--- Entries provided ---
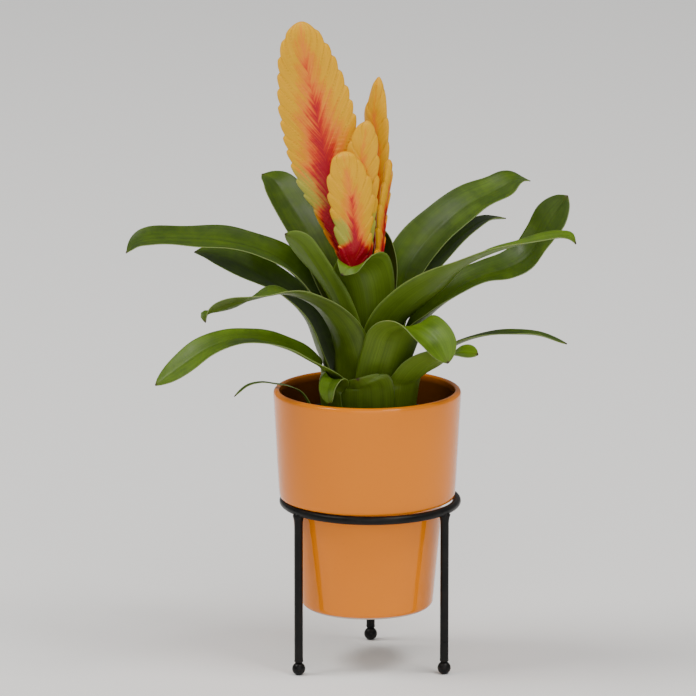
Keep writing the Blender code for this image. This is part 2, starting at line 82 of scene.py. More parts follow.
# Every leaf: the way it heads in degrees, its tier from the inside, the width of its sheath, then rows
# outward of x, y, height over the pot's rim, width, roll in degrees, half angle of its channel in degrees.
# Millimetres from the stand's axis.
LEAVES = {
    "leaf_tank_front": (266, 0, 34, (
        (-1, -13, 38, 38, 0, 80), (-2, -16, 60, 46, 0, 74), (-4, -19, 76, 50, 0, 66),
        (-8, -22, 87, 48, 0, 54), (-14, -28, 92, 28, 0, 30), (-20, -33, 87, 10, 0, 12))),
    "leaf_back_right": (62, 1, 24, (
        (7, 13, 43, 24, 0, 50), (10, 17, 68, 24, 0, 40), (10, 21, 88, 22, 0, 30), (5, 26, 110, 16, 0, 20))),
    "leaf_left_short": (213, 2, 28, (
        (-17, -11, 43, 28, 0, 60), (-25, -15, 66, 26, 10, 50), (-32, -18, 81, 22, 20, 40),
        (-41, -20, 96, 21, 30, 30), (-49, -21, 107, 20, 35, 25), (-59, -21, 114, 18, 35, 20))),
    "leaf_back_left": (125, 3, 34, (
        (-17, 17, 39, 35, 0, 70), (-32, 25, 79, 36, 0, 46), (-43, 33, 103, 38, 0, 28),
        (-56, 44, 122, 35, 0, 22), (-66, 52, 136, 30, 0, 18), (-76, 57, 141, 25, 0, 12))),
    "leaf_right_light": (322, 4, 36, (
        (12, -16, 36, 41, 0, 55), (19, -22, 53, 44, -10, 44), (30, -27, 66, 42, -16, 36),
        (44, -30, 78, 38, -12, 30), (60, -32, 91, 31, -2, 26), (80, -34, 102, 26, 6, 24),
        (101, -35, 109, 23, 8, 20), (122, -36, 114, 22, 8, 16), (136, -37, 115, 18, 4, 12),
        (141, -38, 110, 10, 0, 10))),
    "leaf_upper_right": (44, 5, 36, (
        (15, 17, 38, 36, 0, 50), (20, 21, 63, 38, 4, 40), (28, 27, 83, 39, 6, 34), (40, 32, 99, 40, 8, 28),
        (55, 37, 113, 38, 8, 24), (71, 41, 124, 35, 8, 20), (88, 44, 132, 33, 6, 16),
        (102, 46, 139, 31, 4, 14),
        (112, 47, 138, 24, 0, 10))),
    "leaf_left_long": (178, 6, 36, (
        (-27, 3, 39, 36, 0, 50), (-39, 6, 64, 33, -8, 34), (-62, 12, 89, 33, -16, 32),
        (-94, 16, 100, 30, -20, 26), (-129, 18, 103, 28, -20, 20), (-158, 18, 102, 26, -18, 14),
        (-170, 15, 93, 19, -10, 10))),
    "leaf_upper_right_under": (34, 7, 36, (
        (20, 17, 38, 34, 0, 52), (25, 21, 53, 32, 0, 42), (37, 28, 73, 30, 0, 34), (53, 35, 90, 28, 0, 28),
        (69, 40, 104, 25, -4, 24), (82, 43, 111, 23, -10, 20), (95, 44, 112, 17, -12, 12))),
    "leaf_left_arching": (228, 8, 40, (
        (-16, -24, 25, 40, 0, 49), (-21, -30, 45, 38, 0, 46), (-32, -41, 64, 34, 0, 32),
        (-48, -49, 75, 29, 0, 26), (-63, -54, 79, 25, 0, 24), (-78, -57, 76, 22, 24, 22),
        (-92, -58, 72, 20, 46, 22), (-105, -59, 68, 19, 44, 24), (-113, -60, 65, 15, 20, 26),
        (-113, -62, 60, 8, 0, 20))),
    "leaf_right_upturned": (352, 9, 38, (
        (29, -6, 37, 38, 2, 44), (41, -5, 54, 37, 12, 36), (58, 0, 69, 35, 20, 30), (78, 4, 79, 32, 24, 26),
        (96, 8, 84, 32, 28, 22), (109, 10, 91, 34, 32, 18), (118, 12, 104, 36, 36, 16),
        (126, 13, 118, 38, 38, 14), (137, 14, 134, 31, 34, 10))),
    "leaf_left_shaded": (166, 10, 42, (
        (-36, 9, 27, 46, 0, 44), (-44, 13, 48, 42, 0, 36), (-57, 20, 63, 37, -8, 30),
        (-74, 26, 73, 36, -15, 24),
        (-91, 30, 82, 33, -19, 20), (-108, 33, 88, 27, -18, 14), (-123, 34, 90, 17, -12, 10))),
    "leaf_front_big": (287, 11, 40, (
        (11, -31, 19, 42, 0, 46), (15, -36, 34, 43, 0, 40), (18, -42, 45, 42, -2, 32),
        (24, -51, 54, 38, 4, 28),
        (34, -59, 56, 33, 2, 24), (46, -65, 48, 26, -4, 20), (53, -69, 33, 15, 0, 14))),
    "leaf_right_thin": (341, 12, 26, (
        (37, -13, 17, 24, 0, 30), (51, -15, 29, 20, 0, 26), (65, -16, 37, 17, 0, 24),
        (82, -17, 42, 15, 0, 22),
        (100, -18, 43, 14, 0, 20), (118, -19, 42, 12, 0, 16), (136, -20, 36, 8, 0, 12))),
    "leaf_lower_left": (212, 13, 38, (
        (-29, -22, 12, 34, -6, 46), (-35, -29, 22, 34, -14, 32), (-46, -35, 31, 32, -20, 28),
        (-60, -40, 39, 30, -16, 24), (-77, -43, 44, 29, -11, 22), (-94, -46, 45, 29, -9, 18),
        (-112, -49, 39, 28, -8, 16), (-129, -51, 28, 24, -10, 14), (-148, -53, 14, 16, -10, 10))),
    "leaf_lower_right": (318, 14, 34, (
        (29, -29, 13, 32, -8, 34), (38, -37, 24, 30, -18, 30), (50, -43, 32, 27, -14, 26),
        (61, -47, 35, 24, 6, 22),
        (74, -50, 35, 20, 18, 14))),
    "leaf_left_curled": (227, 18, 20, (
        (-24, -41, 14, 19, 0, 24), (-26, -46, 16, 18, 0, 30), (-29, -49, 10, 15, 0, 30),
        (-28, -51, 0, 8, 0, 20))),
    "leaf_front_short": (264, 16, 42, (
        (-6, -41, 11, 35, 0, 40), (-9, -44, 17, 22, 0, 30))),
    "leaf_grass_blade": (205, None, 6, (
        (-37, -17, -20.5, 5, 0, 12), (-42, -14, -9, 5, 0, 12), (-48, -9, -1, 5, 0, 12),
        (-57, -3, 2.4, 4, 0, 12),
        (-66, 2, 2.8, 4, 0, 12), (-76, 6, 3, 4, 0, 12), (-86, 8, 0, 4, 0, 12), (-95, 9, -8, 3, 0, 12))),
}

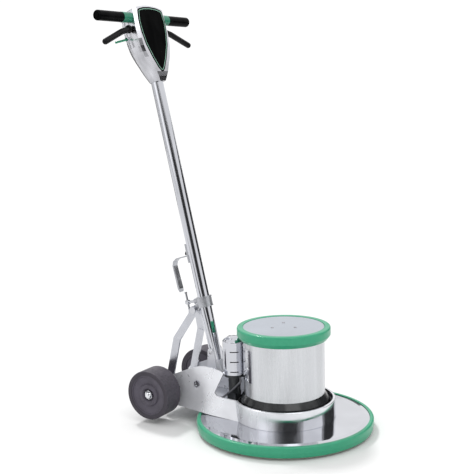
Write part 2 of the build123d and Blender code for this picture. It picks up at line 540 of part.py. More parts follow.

--- Brief ---
Reproduce the listing above word for word.

--- Task response ---
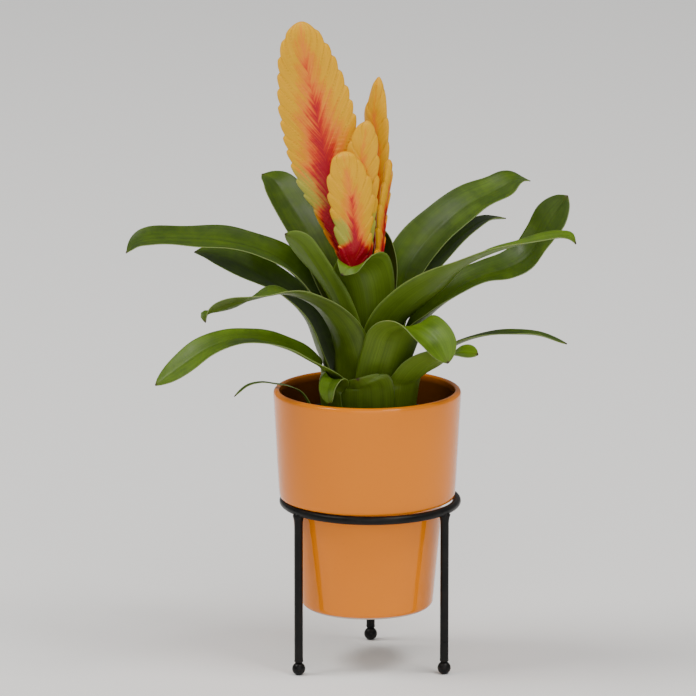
Keep writing the Blender code for this image. This is part 2, starting at line 82 of scene.py. More parts follow.
# Every leaf: the way it heads in degrees, its tier from the inside, the width of its sheath, then rows
# outward of x, y, height over the pot's rim, width, roll in degrees, half angle of its channel in degrees.
# Millimetres from the stand's axis.
LEAVES = {
    "leaf_tank_front": (266, 0, 34, (
        (-1, -13, 38, 38, 0, 80), (-2, -16, 60, 46, 0, 74), (-4, -19, 76, 50, 0, 66),
        (-8, -22, 87, 48, 0, 54), (-14, -28, 92, 28, 0, 30), (-20, -33, 87, 10, 0, 12))),
    "leaf_back_right": (62, 1, 24, (
        (7, 13, 43, 24, 0, 50), (10, 17, 68, 24, 0, 40), (10, 21, 88, 22, 0, 30), (5, 26, 110, 16, 0, 20))),
    "leaf_left_short": (213, 2, 28, (
        (-17, -11, 43, 28, 0, 60), (-25, -15, 66, 26, 10, 50), (-32, -18, 81, 22, 20, 40),
        (-41, -20, 96, 21, 30, 30), (-49, -21, 107, 20, 35, 25), (-59, -21, 114, 18, 35, 20))),
    "leaf_back_left": (125, 3, 34, (
        (-17, 17, 39, 35, 0, 70), (-32, 25, 79, 36, 0, 46), (-43, 33, 103, 38, 0, 28),
        (-56, 44, 122, 35, 0, 22), (-66, 52, 136, 30, 0, 18), (-76, 57, 141, 25, 0, 12))),
    "leaf_right_light": (322, 4, 36, (
        (12, -16, 36, 41, 0, 55), (19, -22, 53, 44, -10, 44), (30, -27, 66, 42, -16, 36),
        (44, -30, 78, 38, -12, 30), (60, -32, 91, 31, -2, 26), (80, -34, 102, 26, 6, 24),
        (101, -35, 109, 23, 8, 20), (122, -36, 114, 22, 8, 16), (136, -37, 115, 18, 4, 12),
        (141, -38, 110, 10, 0, 10))),
    "leaf_upper_right": (44, 5, 36, (
        (15, 17, 38, 36, 0, 50), (20, 21, 63, 38, 4, 40), (28, 27, 83, 39, 6, 34), (40, 32, 99, 40, 8, 28),
        (55, 37, 113, 38, 8, 24), (71, 41, 124, 35, 8, 20), (88, 44, 132, 33, 6, 16),
        (102, 46, 139, 31, 4, 14),
        (112, 47, 138, 24, 0, 10))),
    "leaf_left_long": (178, 6, 36, (
        (-27, 3, 39, 36, 0, 50), (-39, 6, 64, 33, -8, 34), (-62, 12, 89, 33, -16, 32),
        (-94, 16, 100, 30, -20, 26), (-129, 18, 103, 28, -20, 20), (-158, 18, 102, 26, -18, 14),
        (-170, 15, 93, 19, -10, 10))),
    "leaf_upper_right_under": (34, 7, 36, (
        (20, 17, 38, 34, 0, 52), (25, 21, 53, 32, 0, 42), (37, 28, 73, 30, 0, 34), (53, 35, 90, 28, 0, 28),
        (69, 40, 104, 25, -4, 24), (82, 43, 111, 23, -10, 20), (95, 44, 112, 17, -12, 12))),
    "leaf_left_arching": (228, 8, 40, (
        (-16, -24, 25, 40, 0, 49), (-21, -30, 45, 38, 0, 46), (-32, -41, 64, 34, 0, 32),
        (-48, -49, 75, 29, 0, 26), (-63, -54, 79, 25, 0, 24), (-78, -57, 76, 22, 24, 22),
        (-92, -58, 72, 20, 46, 22), (-105, -59, 68, 19, 44, 24), (-113, -60, 65, 15, 20, 26),
        (-113, -62, 60, 8, 0, 20))),
    "leaf_right_upturned": (352, 9, 38, (
        (29, -6, 37, 38, 2, 44), (41, -5, 54, 37, 12, 36), (58, 0, 69, 35, 20, 30), (78, 4, 79, 32, 24, 26),
        (96, 8, 84, 32, 28, 22), (109, 10, 91, 34, 32, 18), (118, 12, 104, 36, 36, 16),
        (126, 13, 118, 38, 38, 14), (137, 14, 134, 31, 34, 10))),
    "leaf_left_shaded": (166, 10, 42, (
        (-36, 9, 27, 46, 0, 44), (-44, 13, 48, 42, 0, 36), (-57, 20, 63, 37, -8, 30),
        (-74, 26, 73, 36, -15, 24),
        (-91, 30, 82, 33, -19, 20), (-108, 33, 88, 27, -18, 14), (-123, 34, 90, 17, -12, 10))),
    "leaf_front_big": (287, 11, 40, (
        (11, -31, 19, 42, 0, 46), (15, -36, 34, 43, 0, 40), (18, -42, 45, 42, -2, 32),
        (24, -51, 54, 38, 4, 28),
        (34, -59, 56, 33, 2, 24), (46, -65, 48, 26, -4, 20), (53, -69, 33, 15, 0, 14))),
    "leaf_right_thin": (341, 12, 26, (
        (37, -13, 17, 24, 0, 30), (51, -15, 29, 20, 0, 26), (65, -16, 37, 17, 0, 24),
        (82, -17, 42, 15, 0, 22),
        (100, -18, 43, 14, 0, 20), (118, -19, 42, 12, 0, 16), (136, -20, 36, 8, 0, 12))),
    "leaf_lower_left": (212, 13, 38, (
        (-29, -22, 12, 34, -6, 46), (-35, -29, 22, 34, -14, 32), (-46, -35, 31, 32, -20, 28),
        (-60, -40, 39, 30, -16, 24), (-77, -43, 44, 29, -11, 22), (-94, -46, 45, 29, -9, 18),
        (-112, -49, 39, 28, -8, 16), (-129, -51, 28, 24, -10, 14), (-148, -53, 14, 16, -10, 10))),
    "leaf_lower_right": (318, 14, 34, (
        (29, -29, 13, 32, -8, 34), (38, -37, 24, 30, -18, 30), (50, -43, 32, 27, -14, 26),
        (61, -47, 35, 24, 6, 22),
        (74, -50, 35, 20, 18, 14))),
    "leaf_left_curled": (227, 18, 20, (
        (-24, -41, 14, 19, 0, 24), (-26, -46, 16, 18, 0, 30), (-29, -49, 10, 15, 0, 30),
        (-28, -51, 0, 8, 0, 20))),
    "leaf_front_short": (264, 16, 42, (
        (-6, -41, 11, 35, 0, 40), (-9, -44, 17, 22, 0, 30))),
    "leaf_grass_blade": (205, None, 6, (
        (-37, -17, -20.5, 5, 0, 12), (-42, -14, -9, 5, 0, 12), (-48, -9, -1, 5, 0, 12),
        (-57, -3, 2.4, 4, 0, 12),
        (-66, 2, 2.8, 4, 0, 12), (-76, 6, 3, 4, 0, 12), (-86, 8, 0, 4, 0, 12), (-95, 9, -8, 3, 0, 12))),
}

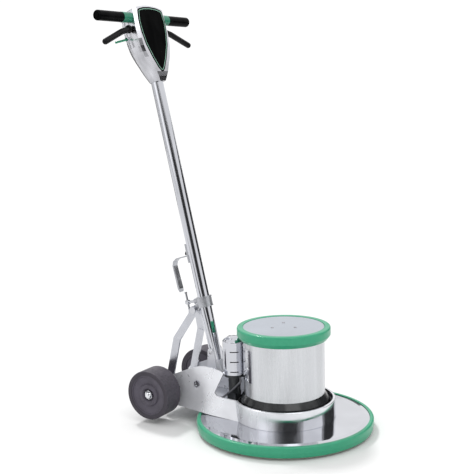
Write part 2 of the build123d and Blender code for this picture. It picks up at line 540 of part.py. More parts follow.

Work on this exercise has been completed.